The vendor may be forced to accept dependencies outside of his control. Vendors must ensure that they will neither be penalized, nor delayed, by the actions of their customers or third parties. For instance, offering a fixed-fee service to help a customer learn a new language would be quite risky, as the time and resources required would depend heavily upon the effort put forth by the customer and his willingness to perform self study. For this reason, services that rely upon the efforts of other parties would likely be better suited to time-based fees or contracts that specify timetables and required deliverables with escalation clauses for late delivery or defectiveness.
On a per-offering basis, vendors may find themselves charging less money than they would on individually-negotiated contracts. Vendors that serve many customers over the course of a year will likely find this difference overshadowed by reductions in overhead costs, but vendors that accept only a handful of contracts each year may not be so fortunate.
Especially in the early phases of productization, vendors will feel immense pressure to perform non-productized work. It can prove challenging to stand up to customers who come with cash in hand, requesting non-productized services. However, the more a vendor says "yes" to one-off work, or permits modifications to his productized offerings, the less benefit he will receive from his efforts to productize.
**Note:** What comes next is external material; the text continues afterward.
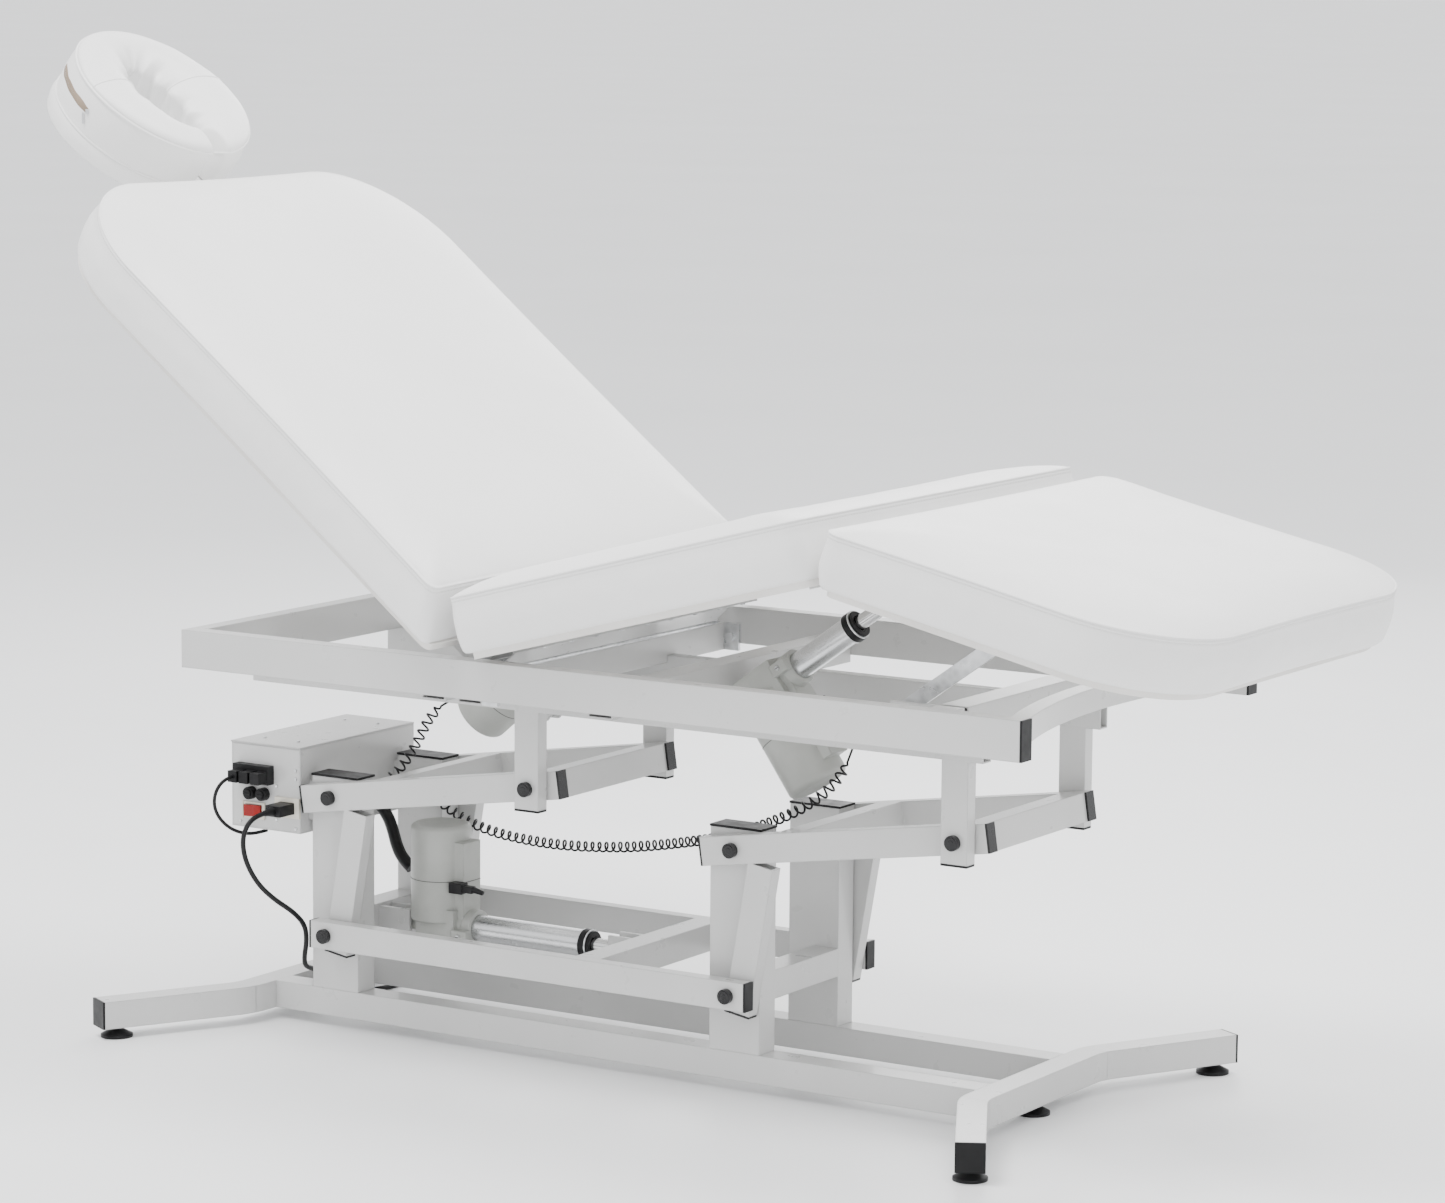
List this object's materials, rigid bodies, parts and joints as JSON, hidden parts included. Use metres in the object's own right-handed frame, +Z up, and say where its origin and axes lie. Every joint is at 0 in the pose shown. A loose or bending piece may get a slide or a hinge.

Vendors may find themselves crushed by unexpected costs if they don't limit the scope of their offerings and predict areas of risk appropriately. In some cases, buyers may have significantly more knowledge about their problems than do the vendors. As predicted by the market for lemons, such buyers may be more likely than others to be attracted by the fixed pricing structure.
Conclusion
Productization is a powerful technique that should be in every business' toolkit. It can lead to higher profits at lower levels of risk and effort. Of course, implementing productized offerings can be a challenging, dangerous, and time-consuming effort. It must be undertaken systematically and with an eye toward the needs of the vendor and the realities of his marketplace.